4. Pamplemousses Botanical Garden
Now renamed the Sir Seewoosagur Ramgoolam Botanical Garden but still commonly known as Pamplemousses, our world-renowned garden is a real Mauritian treasure. The oldest botanical garden in the southern hemisphere, its 37 hectares are bursting with life and colour, from the 85 global palm varieties to the wildly fragrant blooms and spices which line its pathways. Look out for the incredible giant waterlillies and many unusual tree specimens like the Indian Almond tree, the Philippines bread-root and the Caribbean laurel.
5. Le Morne Peninsula
The spectacular south west corner of Mauritius is home to one of the country’s two UNESCO World Heritage Sites, Le Morne Cultural Landscape, inscribed in 2008 for the importance of monolithic Le Morne Brabant mountain as a symbol of resistance to slavery. Today, the swirling blues of its iridescent lagoon are an equal draw for visitors, who come for the surfing and kite surfing or simply to experience the beauty of one of the island’s best beaches.
6. Port Louis Market
Whether you’re seeking fresh fruit and veg, spicy street food, local handicrafts and souvenirs, or the latest catch of the day, you’ll find it all at the Port Louis Market – a daily portrait of Mauritian life in microcosm. The market attracts tourists and locals in their hundreds – all eager to soak up the atmosphere of this quintessentially Mauritian destination – and throbs with the sounds, sights and smells of all the different cultures that make up this diverse country.
7. Mauritian Tea Country
Follow the Tea Route at the Bois Cheri tea plantation and you’ll soon discover why this humble drink is consumed with such fervour on the island. Starting just south of Curepipe at the Domaine des Aubineux, the journey takes you from the stately colonial-style house and gardens to the Bois Cheri factory itself, where you’ll learn about the tea-making process before getting the chance to sample your own while admiring the panoramic views across an ancient volcanic landscape.
8. Ile aux Aigrettes
Ile aux Aigrettes is a stunning nature reserve about 800 metres off the coast of Mahebourg and offers another opportunity to spot the protected pink pigeon in the wild. The site can be visited on a 90 minute guided walk with a local wildlife expert, who’ll lead you along the marked trail past native species of flora and fauna, before visiting the Aldabran Giant Tortoise in its one-hectare home. Two viewing platforms offer glimpses into the island’s coastal forest and across to neighbouring islets and the bay of Mahebourg.

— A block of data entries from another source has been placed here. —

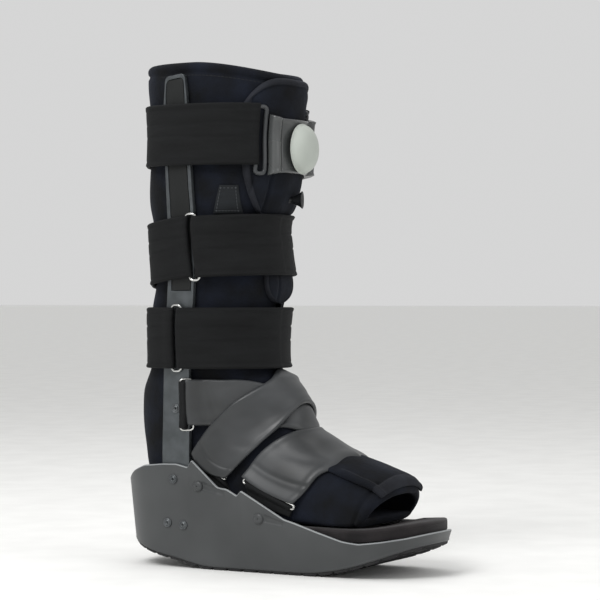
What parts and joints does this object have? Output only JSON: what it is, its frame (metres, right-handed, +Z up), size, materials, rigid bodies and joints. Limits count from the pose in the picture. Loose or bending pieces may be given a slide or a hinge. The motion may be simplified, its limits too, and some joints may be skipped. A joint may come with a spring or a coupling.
{
  "type": "medical walking boot",
  "caption": "Tall orthopaedic walking boot: rocker shell with side uprights, padded open-toe liner, wide leg straps, grey foot bands and a front air pump.",
  "frame": {"origin": "on the flat of the tread, in the boot's middle plane, under the ankle", "axes": "+Z up, -Y towards the toes, -X is the side with the rings of the middle and lower straps"},
  "size_m": [0.1336, 0.2942, 0.43],
  "materials": {
    "shell_plastic": "moulded, fine texture",
    "tread_rubber": "moulded tread",
    "footbed_foam": "closed-cell foam",
    "liner_cloth": "brushed padded cloth",
    "flap_cloth": "brushed padded cloth",
    "upright_metal": "anodised, satin",
    "insert_plastic": "moulded",
    "strap_webbing": "woven hook and loop webbing",
    "band_vinyl": "smooth coated cloth",
    "ring_wire": "nickel plated",
    "ring_plastic": "moulded, satin",
    "pump_rubber": "smooth moulded",
    "valve_plastic": "moulded",
    "screw_metal": "satin"
  },
  "bodies": {
    "root": {"shell": "shell_plastic", "outsole": "tread_rubber", "footbed": "footbed_foam", "liner": "liner_cloth", "front_flap": "flap_cloth", "toe_flap": "flap_cloth", "liner_tab": "strap_webbing", "ankle_band": "band_vinyl", "instep_band": "band_vinyl", "toe_band": "band_vinyl", "strap_top": "strap_webbing", "shin_plate": "ring_plastic", "pump_bulb": "pump_rubber", "valve_knob": "valve_plastic", "strap_middle_rear": "strap_webbing", "strap_middle_front": "strap_webbing", "ring_middle": "ring_wire", "strap_lower_rear": "strap_webbing", "strap_lower_front": "strap_webbing", "ring_lower": "ring_wire", "upright_right": "upright_metal", "upright_insert_right": "insert_plastic", "ring_top_right": "ring_plastic", "loop_ankle_right": "strap_webbing", "ring_ankle_right": "ring_wire", "loop_instep_right": "strap_webbing", "loop_toe_right": "strap_webbing", "ring_instep_right": "ring_wire", "ring_toe_right": "ring_wire", "screw_upright_right": "screw_metal", "screw_shell_top_right": "screw_metal", "screw_shell_rear_right": "screw_metal", "screw_shell_mid_right": "screw_metal", "stud_instep_right": "shell_plastic", "stud_toe_right": "shell_plastic", "upright_left": "upright_metal", "upright_insert_left": "insert_plastic", "ring_top_left": "ring_plastic", "loop_ankle_left": "strap_webbing", "ring_ankle_left": "ring_wire", "loop_instep_left": "strap_webbing", "loop_toe_left": "strap_webbing", "ring_instep_left": "ring_wire", "ring_toe_left": "ring_wire", "screw_upright_left": "screw_metal", "screw_shell_top_left": "screw_metal", "screw_shell_rear_left": "screw_metal", "screw_shell_mid_left": "screw_metal", "stud_instep_left": "shell_plastic", "stud_toe_left": "shell_plastic"}
  },
  "joints": []
}
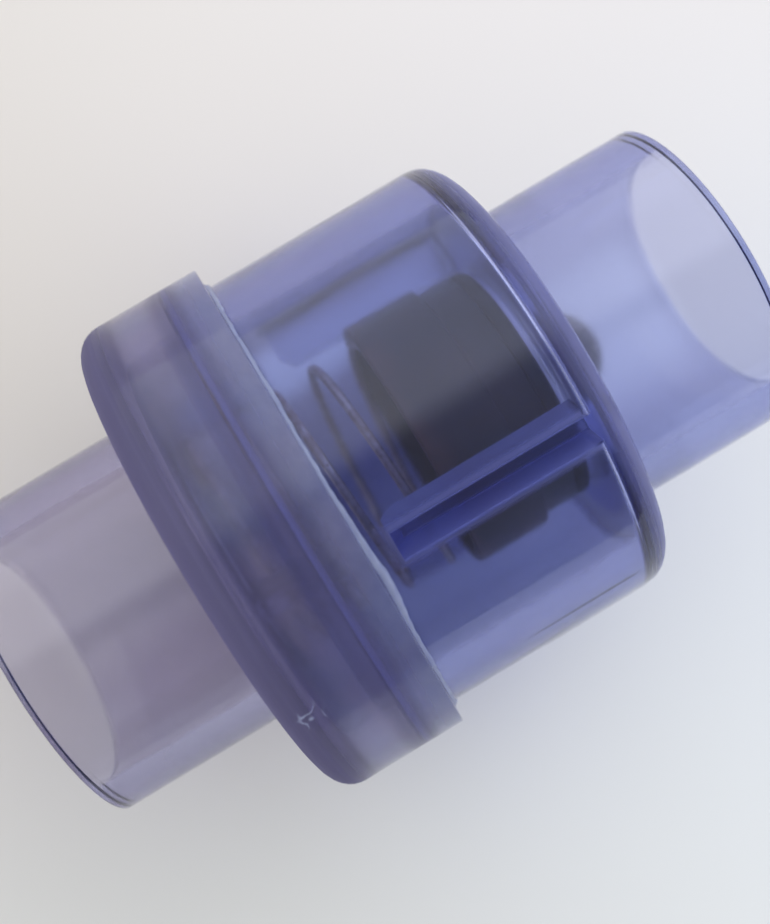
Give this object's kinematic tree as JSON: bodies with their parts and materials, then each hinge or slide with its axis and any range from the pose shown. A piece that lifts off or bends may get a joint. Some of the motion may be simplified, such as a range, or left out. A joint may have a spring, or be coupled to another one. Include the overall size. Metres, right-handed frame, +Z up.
{
  "type": "check valve",
  "caption": "In-line spring-loaded check valve in clear tinted plastic, with a cemented collar, a black poppet and a double socket and spigot end on each side.",
  "frame": {"origin": "on the valve's axis at mid-length, which is the centre of the bounding box", "axes": "+X along the axis from the outlet to the inlet, so water flows towards -X; +Z up with the valve lying on its side; the guide ribs stand 19.2 degrees round from +Z towards -Y and every 120 degrees from there"},
  "size_m": [0.1404, 0.0952, 0.0952],
  "materials": {
    "chamber_pvc": "clear blue-violet tinted PVC, glossy as moulded",
    "cap_pvc": "clear violet-grey tinted PVC, glossy as moulded",
    "cement": "cured solvent cement, milky",
    "poppet_plastic": "black moulded plastic, satin",
    "seal_rubber": "black rubber, matt",
    "retainer_plastic": "dark grey moulded plastic, satin",
    "fastener_steel": "stainless steel, plain",
    "spring_steel": "drawn steel wire, brownish tarnish"
  },
  "bodies": {
    "housing": {"chamber_body": "chamber_pvc", "outlet_cap": "cap_pvc", "cement_joint": "cement", "spring": "spring_steel"},
    "poppet": {"poppet_cup": "poppet_plastic", "seal_disc": "seal_rubber", "seal_retainer": "retainer_plastic", "retainer_washer": "fastener_steel", "retainer_screw": "fastener_steel"}
  },
  "joints": [
    {"name": "poppet_slide", "type": "slide", "parent": "housing", "child": "poppet", "axis": [-1, 0, 0], "range_m": [0, 0.018], "stiffness_N_per_m": 140, "springref_m": -0.01, "deforming": ["spring"]}
  ]
}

Deep in the heart of Mauritius, the 1830s Creole mansion Eureka was once owned by the island’s richest sugar baron, but is now a perfectly preserved museum offering a window into the life and times of plantation owners and their workers. Stuffed with fine antiques and meticulously carved period furniture, the 109-door house is just one of the reasons to visit – beyond the mansion lies manicured gardens full of palms and mango trees, and trails lead down to the river banks where four exquisite waterfalls lie waiting to be discovered.
10. Amber Island
Wildlife lovers won’t want to miss this idyllic speck of pristine green nature off the north east coast between Grande Gaube and Poudre d’Or. For eye-level views of the salty wetlands, mangrove forests and wild lagoon plants that make up Amber Island, jump in a kayak for a lazy day of exploring. As you glide silently in and out of the tiny inlets, you might be lucky enough to spot a sea turtle or native butterfly. And when it’s time for a break there’s an inland sea water pool to discover, and a few old French colonial ruins to explore.